Labor’s ability to do anything about this is limited by the neutering of branches in the federal intervention, and by the state party largely being a ghost organisation run from Dan Central. Labor has tried to contest this by playing up minor flurries — appointing a “monitor” to Yarra, because the council, gasp, had extended debates about policy (heh, also a Greens councillor sitting while on charges — later dismissed — for assault).
So why hasn’t Labor tried to do something about this before? Well, it did, and in fact this latest push is not so much dealing with the problem as with the mess left by the last attempt to solve it. In 2018, Adem Somyurek, back from brief sinbin exile, swept into the ministry of local government and took up the plan to change the way local councils are elected. Like most councils, Victorian councils have a proportional system, usually based around three wards of about three members each, thus allowing for a mix of localism and fair representation. The Somyurek-driven plan was to turn this into nine single-member wards, a manifestly anti-democratic move, against the global current towards proportional representation.
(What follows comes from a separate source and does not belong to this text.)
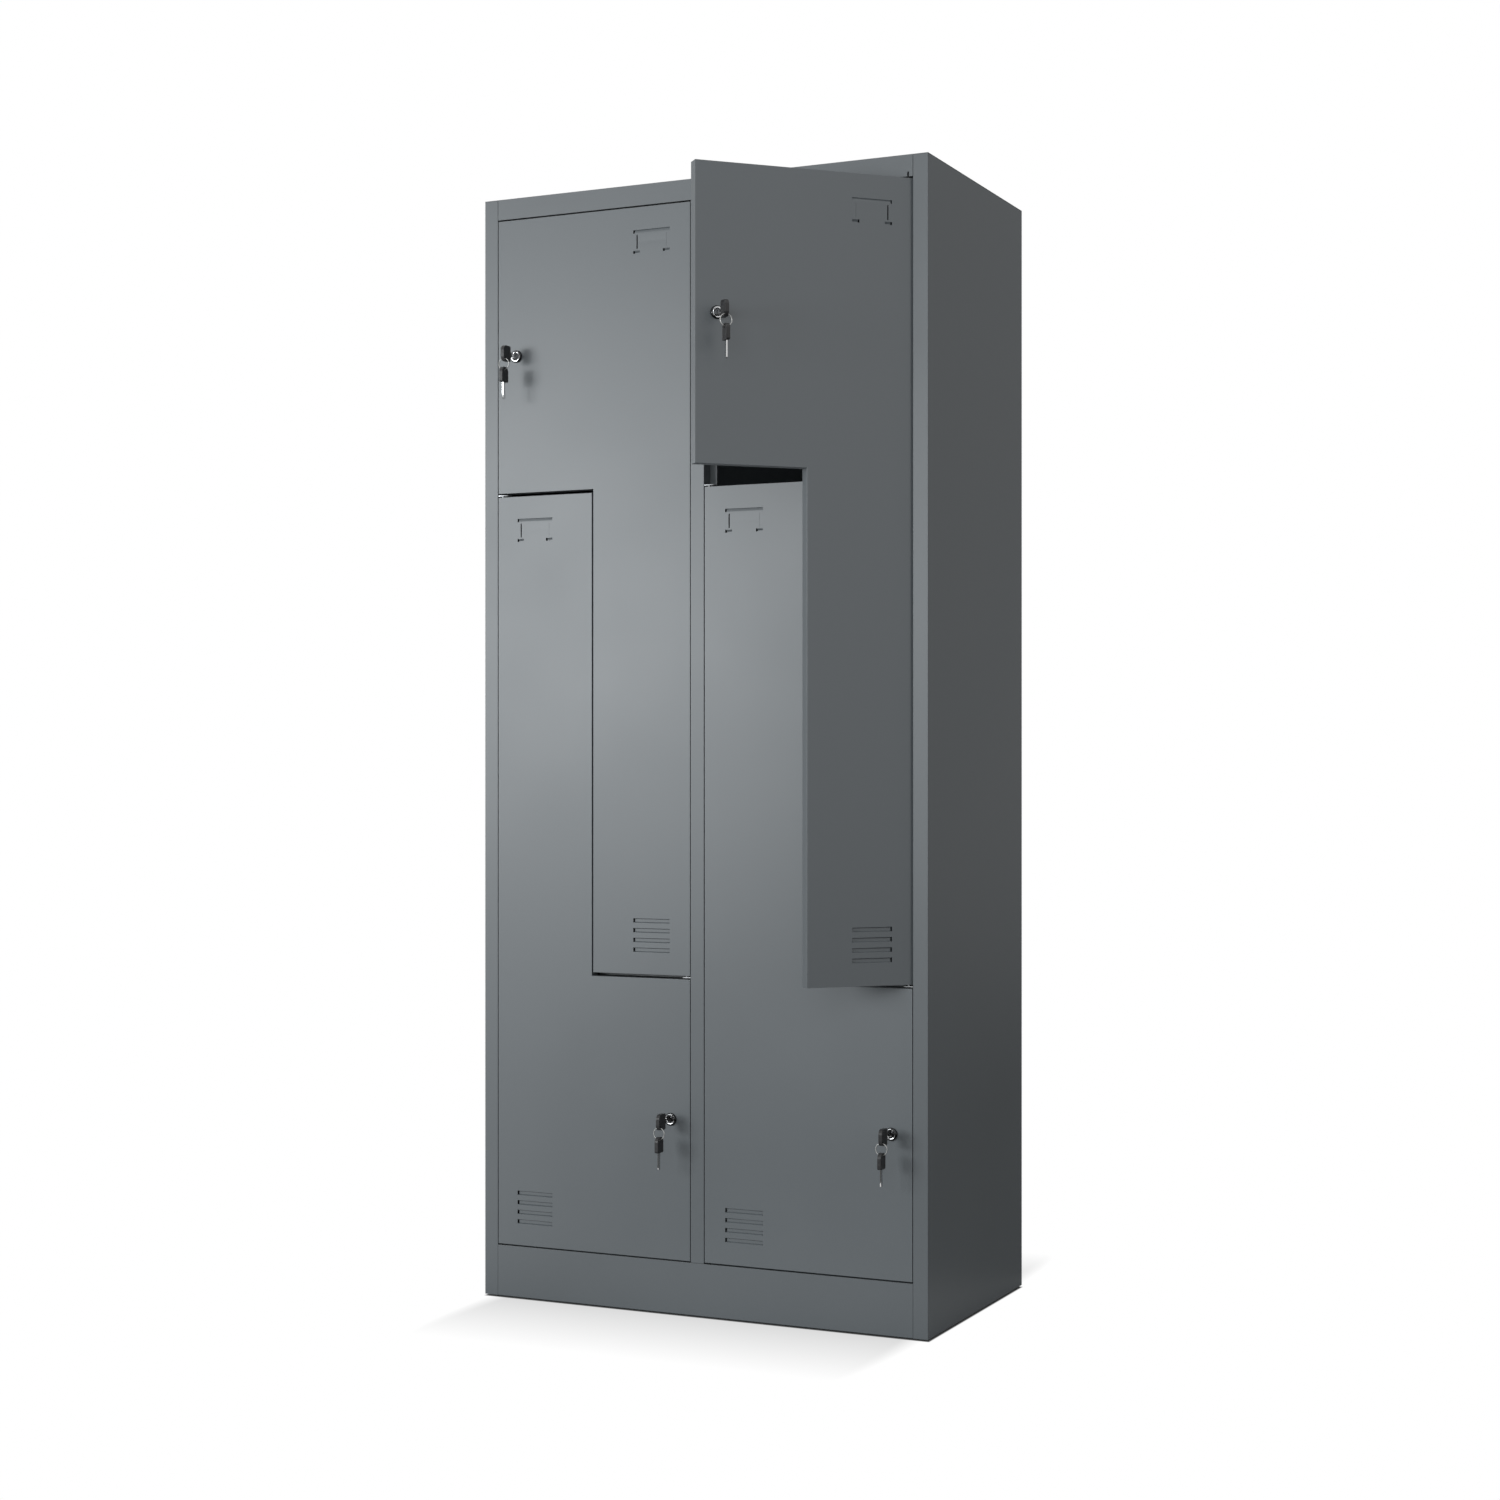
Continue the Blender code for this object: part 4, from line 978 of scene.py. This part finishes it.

That was imposed on multiple councils (including Darebin) before the last council elections, and it did help the wheezing, broken-down Labor machine to get a couple of councillors. But Labor left Yarra, Merri-bek and others alone, knowing it’d have an inner-city revolt on its hands if it didn’t do it from strength.
Sadly for it, that strength ebbed when Somyurek was filmed by spook cameras, caught allegedly running a branch-stacking operation from the borrowed office of the senator with the longest tenure on the Parliamentary Joint Intelligence Committee. The drive to “reform” — to be sacking councils, Somyurek is recorded as saying to some tame nong in the tapes — flagged somewhat as Somyurek was re-defenestrated.
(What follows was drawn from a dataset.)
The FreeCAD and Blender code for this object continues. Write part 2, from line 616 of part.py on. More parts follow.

Labor also realised something else: councils with nine ultra-local wards were no guarantee of Labor success in a new era of independents. In fact, it could prove to be a nightmare, a series of incubators for enthusiastic local movements and ideal for local community leaders who knew everything and everyone in a 36-block area. Labor was coming to understand that the quality of its local potential candidates was declining, with the term “weirdo misfits” thrown around.
So now, quite possibly, it is desperate to back out of completing the “reform” process, but equally desperate not to revert to the old system — and give Greens and the left a win. Further amalgamation is a great way out of that, creating mega-councils in the name of 21st-century efficiency. It would also, I presume, try to further restrict the authority of councillors and give more power to the bureaucracy.
No one is going to abolish local authorities per se, unless power has made them stark-raving megalomaniacal — and Dan is a good two years away from that. But you could just have fully administered, non-elected local authorities if you were really bloody-minded.
You would, however, create, as your enemy, the greatest popular front imaginable, a coalition joining inner-urban anarchists to property owner activists, all concerned that every road-use alteration and planning application for a shed would either be handled by a bureaucrat or by someone in, gasp, Treasury.
Amalgamation? Well, the approach would be to do a repeat Jeff Kennett: combine inner-urban areas with their adjacent middle-outer urban areas to dilute the left and Greens power. Thus Yarra would join to Boorondara (Hawthorn-Camberwell), Darebin to Banyule (Bullen-Templestowe) and Merri-bek with the People’s Juche Democratic Republic of North Korea.
I must say this is worth it to see Yarra Greens’ Anab Mohamud fight it out with the tweeded burghers of Canterbury, and Maribyrnong Socialist Jorge Jorquera wade with sword and flame into the perpetual cesspool of Labor-dominated Brimbank. But the loss would be of genuine local representation. With such vast areas to cover and consider, the bureaucracy would run the joint, which is surely the point.
It would also provide its own point of resistance, as councils combined for the right to stay apart. I have seen Yarra socialist Stephen Jolly lock arms with blue-rinse National Trust ladies in protests and it’s a beauti– well, it’s a sight. Not only that, but council amalgamations may actually revive the Liberal Party. Buried in the polling, but not featured in the story, is the fact that 40% of respondents believe their council has the right priorities, compared with 26% who don’t. There is thus a residual consent to many councils as they are.
But it would be tempting for Labor to de facto destroy local representation, particularly as regards planning, since council bureaucrats are almost uniformly pro-development as so many of them move on to high-paid jobs as planning “consultants” for developers.
And this is all about to go to the next level on steroids with the further promulgation of the Suburban Rail Loop. The SRL will never be completed, and doesn’t need to be. It’s a device to create special development zones that remove residents’ rights to file planning objections, to smooth compulsory purchase, and to hand the land to integrated developers — on the model by which Lendlease got a deal for blocks of Melbourne CBD property in exchange for building Melbourne’s darling baby white elephant, the Metro tunnel. The new planning rules for the SRL kicked in just before Christmas. It’ll be open slather from now on.
How good would it be for Labor to do this, and simultaneously knock out a few councils of sufficient locality to become a focus of resistance? Especially when you consider what we’ll get — charmless malls, Woolies, Coles, JB Hifi and Officeworks to the horizon. With this throat-clearing about local councils — no one gives a rat’s about the shires — Labor is getting the thing rolling.
The final notable feature of this is where it got announced: on the front page of the mortal enemy. Yes, the leadership of the Hun has thrown in the towel. With Labor here for eight more years, barring catastrophe, and aiming for 12, News Corp’s fading Melbourne tabloid, now with the weight and heft of a freesheet, has run up the white flag and joined the caravan (the Danavan?).
It’ll mainly attack the Greens, of course, but it has given up on the Looooserberals, especially in the John Pesutto era. The fix is in — we’re a democratically elected one-party state! Make every municipality a Danicipality! Build a red bridge to the future, one Hun front page at a time!